The STAR team worked hard to rule out the background of all the other potential decay pair partners. In the end, their analysis turned up 22 candidate events with an estimated background count of 6.4.
"That means around six of the ones that look like decays from antihyperhydrogen-4 may just be random noise," said Emilie Duckworth, a doctoral student at Kent State University whose role was to ensure that the computer code used to sift through all those events and pick out the signals was written properly.
Subtracting that background from 22 gives the physicists confidence they've detected about 16 actual antihyperhydrogen-4 nuclei.
Matter-antimatter comparison
The result was significant enough for the STAR team to do some direct matter-antimatter comparisons.
They compared the lifetime of antihyperhydrogen-4 with that of hyperhydrogen-4, which is made of the ordinary-matter varieties of the same building blocks. They also compared lifetimes for another matter-antimatter pair: the antihypertriton and the hypertriton.
Neither showed a significant difference, which did not surprise the scientists.

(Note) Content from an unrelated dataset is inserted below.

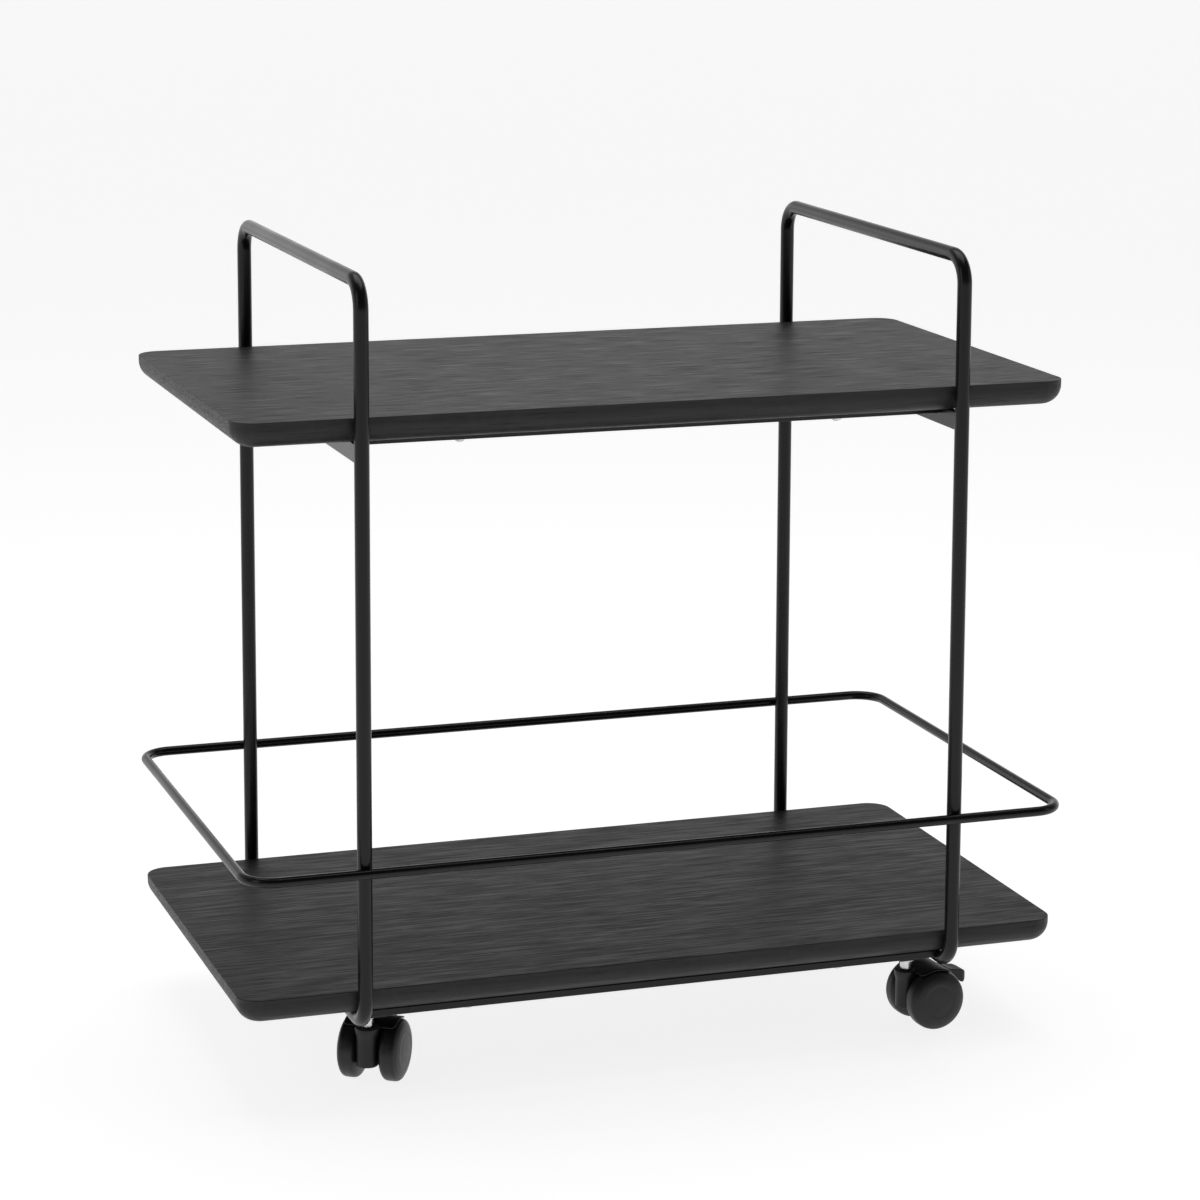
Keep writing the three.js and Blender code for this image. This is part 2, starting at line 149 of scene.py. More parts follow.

The experiments, they explained, were a test of a particularly strong form of symmetry. Physicists generally agree that a violation of this symmetry would be extremely rare and will not hold the answer to the matter-antimatter imbalance in the universe.
"If we were to see a violation of [this particular] symmetry, basically we'd have to throw a lot of what we know about physics out the window," Duckworth said.
So, in this case, it was sort of comforting that the symmetry still works. The team agreed the results further confirmed that physicists' models are correct and are "a great step forward in the experimental research on antimatter."
The next step will be to measure the mass difference between the particles and antiparticles, which Duckworth, who was selected in 2022 to receive funding from the DOE Office of Science Graduate Student Research program, is pursuing.